▸ **WRITTEN EXERCISE**: Below are several entries. Transcribe exactly those lines that fall from the one with "document.recompute()" through the one with "imported = [obj", end lines included.
═══ DATA SUPPLIED ═══
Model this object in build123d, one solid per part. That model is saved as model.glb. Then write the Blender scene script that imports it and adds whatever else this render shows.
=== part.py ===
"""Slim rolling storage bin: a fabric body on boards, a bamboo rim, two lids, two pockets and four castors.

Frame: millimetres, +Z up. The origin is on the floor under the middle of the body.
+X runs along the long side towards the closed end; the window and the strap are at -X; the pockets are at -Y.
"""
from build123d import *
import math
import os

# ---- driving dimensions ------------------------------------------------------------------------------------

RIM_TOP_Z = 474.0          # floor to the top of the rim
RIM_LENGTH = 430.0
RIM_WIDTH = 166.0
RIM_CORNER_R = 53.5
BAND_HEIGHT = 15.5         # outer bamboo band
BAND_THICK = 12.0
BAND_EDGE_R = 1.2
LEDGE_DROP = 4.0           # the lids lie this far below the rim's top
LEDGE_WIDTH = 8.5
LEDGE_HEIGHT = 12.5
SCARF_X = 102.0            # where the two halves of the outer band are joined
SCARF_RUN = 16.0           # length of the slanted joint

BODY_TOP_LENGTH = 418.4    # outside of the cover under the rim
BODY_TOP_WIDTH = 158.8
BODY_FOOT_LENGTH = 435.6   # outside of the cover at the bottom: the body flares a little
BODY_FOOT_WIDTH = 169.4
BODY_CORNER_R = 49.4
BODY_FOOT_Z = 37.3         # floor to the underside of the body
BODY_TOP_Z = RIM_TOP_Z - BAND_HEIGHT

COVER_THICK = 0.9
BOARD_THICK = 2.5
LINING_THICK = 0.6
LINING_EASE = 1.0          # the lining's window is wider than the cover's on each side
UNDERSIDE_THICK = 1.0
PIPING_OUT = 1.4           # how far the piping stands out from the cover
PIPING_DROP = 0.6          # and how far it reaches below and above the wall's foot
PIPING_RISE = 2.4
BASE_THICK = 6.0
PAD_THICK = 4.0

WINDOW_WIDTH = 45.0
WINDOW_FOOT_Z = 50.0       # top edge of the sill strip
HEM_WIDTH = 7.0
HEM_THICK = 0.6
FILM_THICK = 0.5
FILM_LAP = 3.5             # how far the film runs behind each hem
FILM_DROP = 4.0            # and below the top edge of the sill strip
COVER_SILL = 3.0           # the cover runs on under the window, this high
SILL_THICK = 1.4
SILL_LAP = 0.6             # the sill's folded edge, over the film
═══
═══ DATA SUPPLIED ═══
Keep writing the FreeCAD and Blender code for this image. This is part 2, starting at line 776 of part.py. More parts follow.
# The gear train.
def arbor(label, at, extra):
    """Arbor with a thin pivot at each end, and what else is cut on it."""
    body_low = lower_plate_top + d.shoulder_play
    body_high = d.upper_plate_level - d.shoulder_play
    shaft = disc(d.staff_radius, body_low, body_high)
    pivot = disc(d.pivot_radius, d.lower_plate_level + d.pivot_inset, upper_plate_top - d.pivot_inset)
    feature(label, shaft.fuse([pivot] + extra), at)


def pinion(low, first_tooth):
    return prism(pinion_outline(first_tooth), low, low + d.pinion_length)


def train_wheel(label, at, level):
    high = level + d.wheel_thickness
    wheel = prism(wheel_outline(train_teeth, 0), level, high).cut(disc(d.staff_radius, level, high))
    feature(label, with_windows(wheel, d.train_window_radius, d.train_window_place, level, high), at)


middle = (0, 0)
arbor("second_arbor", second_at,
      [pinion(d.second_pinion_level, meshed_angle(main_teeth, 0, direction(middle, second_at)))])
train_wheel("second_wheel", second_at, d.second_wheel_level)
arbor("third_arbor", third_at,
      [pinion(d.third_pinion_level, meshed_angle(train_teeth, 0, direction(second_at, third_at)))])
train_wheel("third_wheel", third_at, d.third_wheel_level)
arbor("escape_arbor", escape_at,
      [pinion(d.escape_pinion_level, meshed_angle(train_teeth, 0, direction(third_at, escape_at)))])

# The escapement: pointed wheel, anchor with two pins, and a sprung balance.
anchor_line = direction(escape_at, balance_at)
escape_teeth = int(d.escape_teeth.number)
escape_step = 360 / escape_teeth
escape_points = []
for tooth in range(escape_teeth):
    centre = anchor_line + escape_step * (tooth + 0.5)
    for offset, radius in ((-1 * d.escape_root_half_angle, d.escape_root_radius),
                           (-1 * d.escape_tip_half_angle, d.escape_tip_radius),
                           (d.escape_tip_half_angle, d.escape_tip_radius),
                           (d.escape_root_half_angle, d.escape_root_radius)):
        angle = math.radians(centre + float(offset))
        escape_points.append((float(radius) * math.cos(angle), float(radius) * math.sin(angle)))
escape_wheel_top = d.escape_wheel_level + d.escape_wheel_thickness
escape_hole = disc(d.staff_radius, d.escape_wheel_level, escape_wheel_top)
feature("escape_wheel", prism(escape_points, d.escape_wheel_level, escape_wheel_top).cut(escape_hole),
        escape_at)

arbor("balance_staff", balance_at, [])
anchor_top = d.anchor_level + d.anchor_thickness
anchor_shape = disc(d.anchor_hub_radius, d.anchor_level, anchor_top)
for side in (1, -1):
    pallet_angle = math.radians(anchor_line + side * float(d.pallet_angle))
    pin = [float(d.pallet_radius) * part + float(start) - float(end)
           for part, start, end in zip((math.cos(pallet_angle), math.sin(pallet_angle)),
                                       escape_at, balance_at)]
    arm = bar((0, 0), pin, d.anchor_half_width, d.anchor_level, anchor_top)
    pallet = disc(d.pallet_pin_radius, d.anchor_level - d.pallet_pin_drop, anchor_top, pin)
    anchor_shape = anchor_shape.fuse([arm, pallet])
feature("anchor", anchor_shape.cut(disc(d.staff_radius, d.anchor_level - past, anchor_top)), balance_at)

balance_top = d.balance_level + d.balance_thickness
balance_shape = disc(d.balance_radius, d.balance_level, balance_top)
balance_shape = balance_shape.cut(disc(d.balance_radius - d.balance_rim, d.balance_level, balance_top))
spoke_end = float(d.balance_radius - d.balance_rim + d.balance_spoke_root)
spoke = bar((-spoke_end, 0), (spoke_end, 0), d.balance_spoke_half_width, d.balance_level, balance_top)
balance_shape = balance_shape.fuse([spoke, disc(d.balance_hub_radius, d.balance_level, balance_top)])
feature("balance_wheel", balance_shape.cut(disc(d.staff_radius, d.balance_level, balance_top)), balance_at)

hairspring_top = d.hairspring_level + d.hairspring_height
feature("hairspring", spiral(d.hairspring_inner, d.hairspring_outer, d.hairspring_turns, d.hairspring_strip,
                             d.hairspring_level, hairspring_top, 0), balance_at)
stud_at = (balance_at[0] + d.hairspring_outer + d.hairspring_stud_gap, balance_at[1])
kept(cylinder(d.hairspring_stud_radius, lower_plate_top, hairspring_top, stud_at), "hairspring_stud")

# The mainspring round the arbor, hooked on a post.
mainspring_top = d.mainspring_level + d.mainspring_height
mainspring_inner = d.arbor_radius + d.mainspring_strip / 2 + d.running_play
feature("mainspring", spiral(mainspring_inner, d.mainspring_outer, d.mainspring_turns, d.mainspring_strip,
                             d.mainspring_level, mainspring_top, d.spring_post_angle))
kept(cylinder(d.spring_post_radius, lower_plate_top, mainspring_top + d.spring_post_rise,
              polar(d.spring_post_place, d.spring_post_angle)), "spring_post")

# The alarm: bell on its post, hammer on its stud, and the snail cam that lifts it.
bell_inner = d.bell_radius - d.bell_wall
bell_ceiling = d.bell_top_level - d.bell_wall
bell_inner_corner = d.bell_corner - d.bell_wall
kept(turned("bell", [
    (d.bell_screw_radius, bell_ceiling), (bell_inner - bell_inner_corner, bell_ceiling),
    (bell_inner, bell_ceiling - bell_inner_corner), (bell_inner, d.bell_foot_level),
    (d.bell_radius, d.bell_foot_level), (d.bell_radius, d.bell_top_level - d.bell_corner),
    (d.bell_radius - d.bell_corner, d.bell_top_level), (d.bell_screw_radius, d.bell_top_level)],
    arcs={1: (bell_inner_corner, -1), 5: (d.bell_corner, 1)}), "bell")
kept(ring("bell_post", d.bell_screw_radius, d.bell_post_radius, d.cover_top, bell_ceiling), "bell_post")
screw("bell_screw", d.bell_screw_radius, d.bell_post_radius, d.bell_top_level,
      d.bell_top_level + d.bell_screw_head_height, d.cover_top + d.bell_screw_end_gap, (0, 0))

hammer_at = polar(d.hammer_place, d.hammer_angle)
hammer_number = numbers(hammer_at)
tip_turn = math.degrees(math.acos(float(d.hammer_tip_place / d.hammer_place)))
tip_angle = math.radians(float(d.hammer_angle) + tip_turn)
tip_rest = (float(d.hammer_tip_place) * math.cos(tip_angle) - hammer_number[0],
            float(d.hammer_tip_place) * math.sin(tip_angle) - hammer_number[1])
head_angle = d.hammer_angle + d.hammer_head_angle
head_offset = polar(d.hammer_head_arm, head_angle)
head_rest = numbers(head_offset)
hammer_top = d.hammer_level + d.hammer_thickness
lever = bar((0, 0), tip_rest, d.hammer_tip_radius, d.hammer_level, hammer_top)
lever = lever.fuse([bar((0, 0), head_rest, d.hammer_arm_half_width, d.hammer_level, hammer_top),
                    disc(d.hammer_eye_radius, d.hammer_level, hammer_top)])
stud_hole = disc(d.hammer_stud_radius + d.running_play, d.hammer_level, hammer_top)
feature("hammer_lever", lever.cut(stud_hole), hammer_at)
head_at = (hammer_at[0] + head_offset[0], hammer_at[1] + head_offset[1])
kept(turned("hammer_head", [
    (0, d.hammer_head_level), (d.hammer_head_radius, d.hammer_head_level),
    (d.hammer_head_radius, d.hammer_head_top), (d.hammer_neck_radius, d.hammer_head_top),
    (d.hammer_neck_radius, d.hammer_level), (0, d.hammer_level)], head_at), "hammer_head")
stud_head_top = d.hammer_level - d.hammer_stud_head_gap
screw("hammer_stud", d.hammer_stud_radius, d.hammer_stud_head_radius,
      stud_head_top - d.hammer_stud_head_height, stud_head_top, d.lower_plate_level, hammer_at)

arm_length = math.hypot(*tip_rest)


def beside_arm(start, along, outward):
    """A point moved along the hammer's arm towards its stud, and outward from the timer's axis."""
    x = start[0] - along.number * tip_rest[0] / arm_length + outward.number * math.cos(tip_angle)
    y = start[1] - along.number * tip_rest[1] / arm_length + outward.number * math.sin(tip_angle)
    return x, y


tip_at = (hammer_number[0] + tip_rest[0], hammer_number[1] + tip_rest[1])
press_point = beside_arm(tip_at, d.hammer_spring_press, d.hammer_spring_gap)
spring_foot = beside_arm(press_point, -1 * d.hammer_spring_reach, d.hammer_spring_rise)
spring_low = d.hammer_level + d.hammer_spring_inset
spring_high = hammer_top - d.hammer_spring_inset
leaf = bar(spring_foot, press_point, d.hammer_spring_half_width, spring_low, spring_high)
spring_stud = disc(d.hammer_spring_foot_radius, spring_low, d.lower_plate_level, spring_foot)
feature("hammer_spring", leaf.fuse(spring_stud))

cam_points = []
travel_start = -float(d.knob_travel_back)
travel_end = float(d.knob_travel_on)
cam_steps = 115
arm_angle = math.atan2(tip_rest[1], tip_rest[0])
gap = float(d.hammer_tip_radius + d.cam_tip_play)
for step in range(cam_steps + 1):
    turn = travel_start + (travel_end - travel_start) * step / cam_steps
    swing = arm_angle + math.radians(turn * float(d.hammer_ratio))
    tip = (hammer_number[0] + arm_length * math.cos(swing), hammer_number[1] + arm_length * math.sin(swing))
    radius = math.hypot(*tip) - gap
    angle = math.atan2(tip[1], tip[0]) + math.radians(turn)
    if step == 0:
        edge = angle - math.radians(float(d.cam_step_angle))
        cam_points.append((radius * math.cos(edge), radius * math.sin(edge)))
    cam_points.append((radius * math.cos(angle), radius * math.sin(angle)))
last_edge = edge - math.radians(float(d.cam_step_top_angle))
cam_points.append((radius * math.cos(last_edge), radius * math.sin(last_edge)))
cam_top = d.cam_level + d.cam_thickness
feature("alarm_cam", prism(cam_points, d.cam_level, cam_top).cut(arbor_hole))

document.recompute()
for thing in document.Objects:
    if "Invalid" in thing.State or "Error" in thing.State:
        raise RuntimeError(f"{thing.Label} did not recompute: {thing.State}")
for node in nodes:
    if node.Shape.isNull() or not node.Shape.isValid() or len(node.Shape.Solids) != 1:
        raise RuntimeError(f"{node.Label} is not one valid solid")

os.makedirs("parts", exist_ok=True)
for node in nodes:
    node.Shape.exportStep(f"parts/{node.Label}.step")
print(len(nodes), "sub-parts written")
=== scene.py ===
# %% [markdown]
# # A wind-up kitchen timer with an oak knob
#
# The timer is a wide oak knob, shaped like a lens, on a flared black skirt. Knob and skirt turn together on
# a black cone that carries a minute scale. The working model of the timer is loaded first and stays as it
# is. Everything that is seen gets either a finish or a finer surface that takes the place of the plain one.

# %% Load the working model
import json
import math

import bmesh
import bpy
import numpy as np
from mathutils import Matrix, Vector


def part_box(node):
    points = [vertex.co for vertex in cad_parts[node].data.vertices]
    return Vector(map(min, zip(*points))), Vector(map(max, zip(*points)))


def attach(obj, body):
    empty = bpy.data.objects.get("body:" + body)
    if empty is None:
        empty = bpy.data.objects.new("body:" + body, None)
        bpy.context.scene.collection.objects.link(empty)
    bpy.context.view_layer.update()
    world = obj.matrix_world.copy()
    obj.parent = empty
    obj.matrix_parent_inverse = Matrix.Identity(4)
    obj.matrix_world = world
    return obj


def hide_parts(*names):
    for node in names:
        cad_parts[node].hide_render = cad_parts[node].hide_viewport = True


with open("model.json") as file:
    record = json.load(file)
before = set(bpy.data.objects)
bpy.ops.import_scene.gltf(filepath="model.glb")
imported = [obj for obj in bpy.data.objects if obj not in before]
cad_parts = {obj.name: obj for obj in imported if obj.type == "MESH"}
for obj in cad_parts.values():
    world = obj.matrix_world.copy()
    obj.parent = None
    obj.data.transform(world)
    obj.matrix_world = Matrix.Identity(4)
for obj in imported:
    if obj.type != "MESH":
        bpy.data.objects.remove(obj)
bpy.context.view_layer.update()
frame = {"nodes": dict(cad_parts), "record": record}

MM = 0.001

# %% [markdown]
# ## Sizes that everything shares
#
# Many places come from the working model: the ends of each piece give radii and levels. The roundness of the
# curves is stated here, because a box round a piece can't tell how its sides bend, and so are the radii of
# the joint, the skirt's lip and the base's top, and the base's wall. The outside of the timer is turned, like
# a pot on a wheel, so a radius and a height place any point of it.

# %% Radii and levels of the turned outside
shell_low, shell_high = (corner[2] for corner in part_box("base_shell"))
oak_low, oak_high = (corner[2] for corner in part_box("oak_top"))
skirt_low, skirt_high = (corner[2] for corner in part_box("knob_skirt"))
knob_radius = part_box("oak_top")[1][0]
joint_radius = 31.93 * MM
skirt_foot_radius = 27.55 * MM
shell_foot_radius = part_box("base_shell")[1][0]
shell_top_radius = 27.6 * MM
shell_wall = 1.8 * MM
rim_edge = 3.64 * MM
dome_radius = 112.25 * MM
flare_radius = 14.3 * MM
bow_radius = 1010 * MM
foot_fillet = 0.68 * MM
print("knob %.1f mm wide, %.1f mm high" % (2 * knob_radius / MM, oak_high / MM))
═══
═══ DATA SUPPLIED ═══
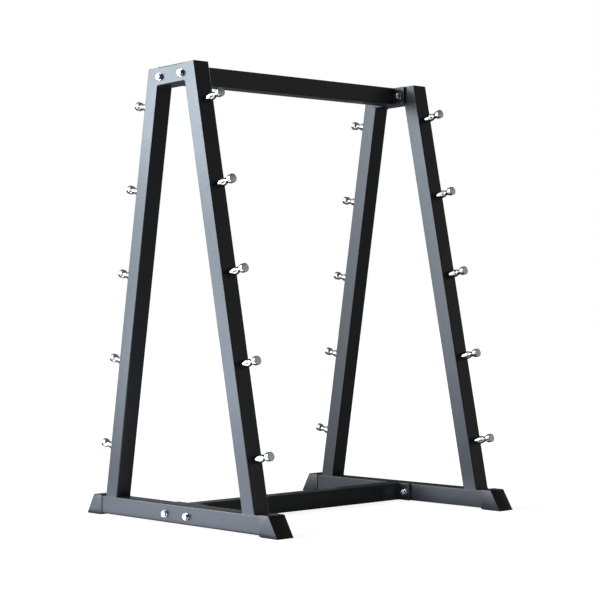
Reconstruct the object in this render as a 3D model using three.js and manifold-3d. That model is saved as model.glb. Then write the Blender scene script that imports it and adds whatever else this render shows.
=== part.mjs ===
═══
▸ **EXERCISE RESPONSE**:
document.recompute()
for thing in document.Objects:
    if "Invalid" in thing.State or "Error" in thing.State:
        raise RuntimeError(f"{thing.Label} did not recompute: {thing.State}")
for node in nodes:
    if node.Shape.isNull() or not node.Shape.isValid() or len(node.Shape.Solids) != 1:
        raise RuntimeError(f"{node.Label} is not one valid solid")

os.makedirs("parts", exist_ok=True)
for node in nodes:
    node.Shape.exportStep(f"parts/{node.Label}.step")
print(len(nodes), "sub-parts written")
=== scene.py ===
# %% [markdown]
# # A wind-up kitchen timer with an oak knob
#
# The timer is a wide oak knob, shaped like a lens, on a flared black skirt. Knob and skirt turn together on
# a black cone that carries a minute scale. The working model of the timer is loaded first and stays as it
# is. Everything that is seen gets either a finish or a finer surface that takes the place of the plain one.

# %% Load the working model
import json
import math

import bmesh
import bpy
import numpy as np
from mathutils import Matrix, Vector


def part_box(node):
    points = [vertex.co for vertex in cad_parts[node].data.vertices]
    return Vector(map(min, zip(*points))), Vector(map(max, zip(*points)))


def attach(obj, body):
    empty = bpy.data.objects.get("body:" + body)
    if empty is None:
        empty = bpy.data.objects.new("body:" + body, None)
        bpy.context.scene.collection.objects.link(empty)
    bpy.context.view_layer.update()
    world = obj.matrix_world.copy()
    obj.parent = empty
    obj.matrix_parent_inverse = Matrix.Identity(4)
    obj.matrix_world = world
    return obj


def hide_parts(*names):
    for node in names:
        cad_parts[node].hide_render = cad_parts[node].hide_viewport = True


with open("model.json") as file:
    record = json.load(file)
before = set(bpy.data.objects)
bpy.ops.import_scene.gltf(filepath="model.glb")
imported = [obj for obj in bpy.data.objects if obj not in before]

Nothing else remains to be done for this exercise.